Objective: Copy only this: the line containing "obj.parent = None", the line containing "return x / 1000.0 - X0", and every line between them, exactly as written.
— Begin Data lines —
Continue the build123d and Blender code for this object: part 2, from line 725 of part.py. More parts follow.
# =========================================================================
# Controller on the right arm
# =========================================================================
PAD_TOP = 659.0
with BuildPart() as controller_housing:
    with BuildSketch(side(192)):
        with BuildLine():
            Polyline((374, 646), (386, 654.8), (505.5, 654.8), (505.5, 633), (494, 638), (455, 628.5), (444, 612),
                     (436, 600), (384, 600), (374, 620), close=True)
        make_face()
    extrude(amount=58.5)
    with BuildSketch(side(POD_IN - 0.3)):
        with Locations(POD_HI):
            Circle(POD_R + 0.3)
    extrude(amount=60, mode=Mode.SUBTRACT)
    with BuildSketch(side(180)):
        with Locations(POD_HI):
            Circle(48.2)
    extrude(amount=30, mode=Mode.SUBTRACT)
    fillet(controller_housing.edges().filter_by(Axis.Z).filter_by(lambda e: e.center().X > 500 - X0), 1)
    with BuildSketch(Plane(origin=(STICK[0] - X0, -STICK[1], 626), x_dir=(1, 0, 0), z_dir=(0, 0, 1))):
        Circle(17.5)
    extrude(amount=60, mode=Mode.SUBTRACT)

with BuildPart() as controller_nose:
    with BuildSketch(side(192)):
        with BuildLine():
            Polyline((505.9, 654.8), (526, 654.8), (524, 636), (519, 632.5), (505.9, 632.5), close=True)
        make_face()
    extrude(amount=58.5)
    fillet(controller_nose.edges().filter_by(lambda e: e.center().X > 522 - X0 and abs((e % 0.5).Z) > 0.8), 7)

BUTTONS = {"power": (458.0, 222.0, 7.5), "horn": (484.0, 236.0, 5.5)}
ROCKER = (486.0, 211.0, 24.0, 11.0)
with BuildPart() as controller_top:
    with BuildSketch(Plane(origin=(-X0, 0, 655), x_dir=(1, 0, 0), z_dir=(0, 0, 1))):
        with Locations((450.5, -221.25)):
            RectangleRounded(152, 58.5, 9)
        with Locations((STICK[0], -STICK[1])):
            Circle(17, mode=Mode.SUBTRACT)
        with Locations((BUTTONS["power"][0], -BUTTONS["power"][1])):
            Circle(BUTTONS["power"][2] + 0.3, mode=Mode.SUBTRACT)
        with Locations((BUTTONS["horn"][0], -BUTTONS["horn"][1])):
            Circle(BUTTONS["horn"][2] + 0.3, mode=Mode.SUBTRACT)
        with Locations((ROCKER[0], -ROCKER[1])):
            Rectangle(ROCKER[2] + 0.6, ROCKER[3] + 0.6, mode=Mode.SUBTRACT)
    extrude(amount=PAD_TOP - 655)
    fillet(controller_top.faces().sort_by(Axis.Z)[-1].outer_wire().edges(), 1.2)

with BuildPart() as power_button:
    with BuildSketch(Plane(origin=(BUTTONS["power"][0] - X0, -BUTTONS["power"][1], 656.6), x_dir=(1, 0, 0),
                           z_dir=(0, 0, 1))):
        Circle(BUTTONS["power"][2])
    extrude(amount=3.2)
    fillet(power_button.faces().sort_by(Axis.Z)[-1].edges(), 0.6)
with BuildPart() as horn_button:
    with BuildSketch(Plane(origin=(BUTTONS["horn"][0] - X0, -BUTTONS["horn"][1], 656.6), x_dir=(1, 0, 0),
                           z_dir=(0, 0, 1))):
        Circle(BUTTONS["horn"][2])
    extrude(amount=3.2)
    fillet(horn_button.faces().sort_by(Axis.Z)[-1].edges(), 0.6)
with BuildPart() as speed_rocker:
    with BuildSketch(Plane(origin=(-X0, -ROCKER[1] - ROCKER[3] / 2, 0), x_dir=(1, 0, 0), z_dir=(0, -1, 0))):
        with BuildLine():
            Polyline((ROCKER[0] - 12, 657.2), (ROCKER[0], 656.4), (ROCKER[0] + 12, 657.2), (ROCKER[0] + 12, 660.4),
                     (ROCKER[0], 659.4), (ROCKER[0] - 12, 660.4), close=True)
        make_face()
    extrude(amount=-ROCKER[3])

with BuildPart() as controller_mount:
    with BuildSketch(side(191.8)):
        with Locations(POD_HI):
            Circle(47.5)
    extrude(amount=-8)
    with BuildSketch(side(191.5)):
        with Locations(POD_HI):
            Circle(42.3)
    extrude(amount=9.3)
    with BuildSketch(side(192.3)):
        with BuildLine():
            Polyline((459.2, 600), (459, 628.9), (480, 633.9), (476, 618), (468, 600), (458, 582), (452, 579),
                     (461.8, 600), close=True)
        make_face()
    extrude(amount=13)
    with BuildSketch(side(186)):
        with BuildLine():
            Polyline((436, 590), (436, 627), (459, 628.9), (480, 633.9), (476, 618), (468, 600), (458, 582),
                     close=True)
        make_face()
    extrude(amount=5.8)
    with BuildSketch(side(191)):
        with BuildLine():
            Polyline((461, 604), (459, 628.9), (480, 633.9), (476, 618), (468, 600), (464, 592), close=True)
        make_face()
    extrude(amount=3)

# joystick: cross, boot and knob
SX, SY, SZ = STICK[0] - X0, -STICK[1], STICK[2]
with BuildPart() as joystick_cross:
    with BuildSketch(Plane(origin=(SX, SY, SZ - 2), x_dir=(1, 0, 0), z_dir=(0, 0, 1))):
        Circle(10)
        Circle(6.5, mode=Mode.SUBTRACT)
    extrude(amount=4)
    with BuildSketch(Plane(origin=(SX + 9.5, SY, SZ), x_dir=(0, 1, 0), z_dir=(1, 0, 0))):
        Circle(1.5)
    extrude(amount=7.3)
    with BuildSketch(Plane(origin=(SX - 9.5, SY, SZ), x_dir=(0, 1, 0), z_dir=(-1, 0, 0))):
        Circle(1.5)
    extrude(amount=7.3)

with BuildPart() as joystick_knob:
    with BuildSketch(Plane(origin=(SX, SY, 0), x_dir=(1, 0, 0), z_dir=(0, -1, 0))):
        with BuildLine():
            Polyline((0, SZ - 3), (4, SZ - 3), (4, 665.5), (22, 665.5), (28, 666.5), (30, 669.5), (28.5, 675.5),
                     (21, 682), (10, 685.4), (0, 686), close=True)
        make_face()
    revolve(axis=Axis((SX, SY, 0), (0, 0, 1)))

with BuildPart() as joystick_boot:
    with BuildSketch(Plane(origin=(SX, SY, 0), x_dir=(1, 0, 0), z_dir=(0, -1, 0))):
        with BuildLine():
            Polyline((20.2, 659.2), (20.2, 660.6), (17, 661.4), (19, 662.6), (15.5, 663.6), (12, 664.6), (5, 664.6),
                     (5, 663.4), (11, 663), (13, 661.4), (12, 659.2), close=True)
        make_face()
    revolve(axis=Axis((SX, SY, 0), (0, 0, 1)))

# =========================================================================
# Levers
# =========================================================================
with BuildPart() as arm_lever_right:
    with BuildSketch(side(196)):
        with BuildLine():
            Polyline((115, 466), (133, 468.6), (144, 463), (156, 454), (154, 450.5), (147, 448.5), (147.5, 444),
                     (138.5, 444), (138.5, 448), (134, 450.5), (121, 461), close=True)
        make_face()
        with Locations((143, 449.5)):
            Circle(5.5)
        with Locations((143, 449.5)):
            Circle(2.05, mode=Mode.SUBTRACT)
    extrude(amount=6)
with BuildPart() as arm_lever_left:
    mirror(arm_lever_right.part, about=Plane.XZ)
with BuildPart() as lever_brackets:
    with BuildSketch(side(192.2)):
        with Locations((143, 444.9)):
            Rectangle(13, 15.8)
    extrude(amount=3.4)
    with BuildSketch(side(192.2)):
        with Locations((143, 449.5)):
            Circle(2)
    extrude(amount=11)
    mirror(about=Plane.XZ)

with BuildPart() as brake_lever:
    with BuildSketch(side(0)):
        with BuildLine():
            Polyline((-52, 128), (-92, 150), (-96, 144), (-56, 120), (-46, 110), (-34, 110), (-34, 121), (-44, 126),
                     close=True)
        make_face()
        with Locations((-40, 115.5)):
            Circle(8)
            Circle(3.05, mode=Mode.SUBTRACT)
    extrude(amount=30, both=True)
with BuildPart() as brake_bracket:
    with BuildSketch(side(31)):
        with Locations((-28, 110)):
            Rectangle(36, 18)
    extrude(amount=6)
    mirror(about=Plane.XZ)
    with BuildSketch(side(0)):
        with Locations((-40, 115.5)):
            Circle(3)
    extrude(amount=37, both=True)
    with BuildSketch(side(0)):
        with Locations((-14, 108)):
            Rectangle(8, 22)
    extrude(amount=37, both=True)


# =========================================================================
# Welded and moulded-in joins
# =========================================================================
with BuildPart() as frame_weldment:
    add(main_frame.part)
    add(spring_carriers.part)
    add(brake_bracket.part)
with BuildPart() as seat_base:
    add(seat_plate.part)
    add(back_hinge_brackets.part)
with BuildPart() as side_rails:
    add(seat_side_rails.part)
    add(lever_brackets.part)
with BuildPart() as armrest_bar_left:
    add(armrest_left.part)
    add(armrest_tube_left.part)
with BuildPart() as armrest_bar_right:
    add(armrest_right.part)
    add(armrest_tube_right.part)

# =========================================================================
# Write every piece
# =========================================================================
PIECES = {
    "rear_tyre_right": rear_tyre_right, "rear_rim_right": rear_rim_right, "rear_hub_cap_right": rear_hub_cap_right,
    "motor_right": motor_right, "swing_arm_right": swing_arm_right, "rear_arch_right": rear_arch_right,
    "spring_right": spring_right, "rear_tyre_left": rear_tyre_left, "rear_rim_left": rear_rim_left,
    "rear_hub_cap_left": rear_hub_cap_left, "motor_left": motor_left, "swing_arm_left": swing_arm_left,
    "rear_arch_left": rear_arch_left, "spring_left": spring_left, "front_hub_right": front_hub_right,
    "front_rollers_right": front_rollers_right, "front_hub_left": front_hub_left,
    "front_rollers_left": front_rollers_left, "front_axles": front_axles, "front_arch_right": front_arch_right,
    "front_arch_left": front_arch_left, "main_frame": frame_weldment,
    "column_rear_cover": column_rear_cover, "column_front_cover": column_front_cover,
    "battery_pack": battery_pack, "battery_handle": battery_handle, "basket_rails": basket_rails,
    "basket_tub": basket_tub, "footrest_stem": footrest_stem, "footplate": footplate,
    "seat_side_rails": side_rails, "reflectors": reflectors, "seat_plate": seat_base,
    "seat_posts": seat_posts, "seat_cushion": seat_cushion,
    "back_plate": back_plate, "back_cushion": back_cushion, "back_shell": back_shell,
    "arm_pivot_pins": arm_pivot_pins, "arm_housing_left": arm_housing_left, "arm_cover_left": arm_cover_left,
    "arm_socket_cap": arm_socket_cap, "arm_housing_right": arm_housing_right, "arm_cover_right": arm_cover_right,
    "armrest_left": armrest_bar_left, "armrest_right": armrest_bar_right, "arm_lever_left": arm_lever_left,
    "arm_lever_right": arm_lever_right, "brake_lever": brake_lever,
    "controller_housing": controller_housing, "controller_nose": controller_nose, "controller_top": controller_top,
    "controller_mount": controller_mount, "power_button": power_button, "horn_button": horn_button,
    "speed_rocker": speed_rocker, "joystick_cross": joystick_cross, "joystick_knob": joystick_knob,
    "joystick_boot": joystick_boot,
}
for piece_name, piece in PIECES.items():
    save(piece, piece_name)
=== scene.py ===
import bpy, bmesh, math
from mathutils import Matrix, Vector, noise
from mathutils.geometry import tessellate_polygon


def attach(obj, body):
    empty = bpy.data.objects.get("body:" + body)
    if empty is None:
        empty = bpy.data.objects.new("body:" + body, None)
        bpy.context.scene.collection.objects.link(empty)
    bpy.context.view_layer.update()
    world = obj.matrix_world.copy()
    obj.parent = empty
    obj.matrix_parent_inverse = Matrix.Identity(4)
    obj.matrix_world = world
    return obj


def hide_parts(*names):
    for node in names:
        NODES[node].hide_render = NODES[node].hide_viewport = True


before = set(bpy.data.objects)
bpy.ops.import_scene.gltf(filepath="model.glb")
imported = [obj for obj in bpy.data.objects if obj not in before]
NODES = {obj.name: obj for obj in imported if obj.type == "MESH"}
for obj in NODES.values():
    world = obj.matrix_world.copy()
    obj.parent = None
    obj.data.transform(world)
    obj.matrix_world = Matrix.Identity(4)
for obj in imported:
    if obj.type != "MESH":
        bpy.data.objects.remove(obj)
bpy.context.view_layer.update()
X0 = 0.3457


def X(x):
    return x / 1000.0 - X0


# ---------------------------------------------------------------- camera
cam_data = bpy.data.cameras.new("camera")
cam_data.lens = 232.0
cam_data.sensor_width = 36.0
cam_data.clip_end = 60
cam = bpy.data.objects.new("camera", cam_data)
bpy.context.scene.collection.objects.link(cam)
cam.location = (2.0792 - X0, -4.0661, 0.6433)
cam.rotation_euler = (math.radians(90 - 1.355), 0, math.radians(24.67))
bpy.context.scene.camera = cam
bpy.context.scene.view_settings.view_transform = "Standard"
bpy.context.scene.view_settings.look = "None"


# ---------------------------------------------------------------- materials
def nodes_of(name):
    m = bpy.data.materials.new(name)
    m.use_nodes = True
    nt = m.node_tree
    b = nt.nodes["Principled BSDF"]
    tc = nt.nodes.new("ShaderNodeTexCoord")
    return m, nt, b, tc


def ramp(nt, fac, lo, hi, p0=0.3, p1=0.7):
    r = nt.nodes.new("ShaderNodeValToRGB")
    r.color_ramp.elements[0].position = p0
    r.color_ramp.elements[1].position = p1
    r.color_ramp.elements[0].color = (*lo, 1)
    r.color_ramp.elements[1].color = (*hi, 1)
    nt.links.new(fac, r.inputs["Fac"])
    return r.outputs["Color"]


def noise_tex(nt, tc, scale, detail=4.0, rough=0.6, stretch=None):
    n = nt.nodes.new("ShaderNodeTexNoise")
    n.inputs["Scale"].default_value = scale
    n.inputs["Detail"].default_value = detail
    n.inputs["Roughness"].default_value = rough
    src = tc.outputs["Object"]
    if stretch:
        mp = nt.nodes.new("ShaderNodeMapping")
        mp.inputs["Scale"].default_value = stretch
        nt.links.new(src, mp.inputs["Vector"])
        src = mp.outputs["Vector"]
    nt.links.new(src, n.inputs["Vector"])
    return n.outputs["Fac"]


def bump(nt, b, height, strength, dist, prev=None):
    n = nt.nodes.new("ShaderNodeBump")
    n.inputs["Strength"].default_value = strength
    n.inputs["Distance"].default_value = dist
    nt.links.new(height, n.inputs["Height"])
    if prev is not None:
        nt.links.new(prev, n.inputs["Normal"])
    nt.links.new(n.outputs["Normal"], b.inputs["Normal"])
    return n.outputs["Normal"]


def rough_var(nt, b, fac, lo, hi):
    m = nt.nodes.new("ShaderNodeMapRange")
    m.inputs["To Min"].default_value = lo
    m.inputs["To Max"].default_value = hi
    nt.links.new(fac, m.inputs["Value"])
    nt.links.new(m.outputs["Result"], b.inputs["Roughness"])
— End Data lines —
Solution:
    obj.parent = None
    obj.data.transform(world)
    obj.matrix_world = Matrix.Identity(4)
for obj in imported:
    if obj.type != "MESH":
        bpy.data.objects.remove(obj)
bpy.context.view_layer.update()
X0 = 0.3457


def X(x):
    return x / 1000.0 - X0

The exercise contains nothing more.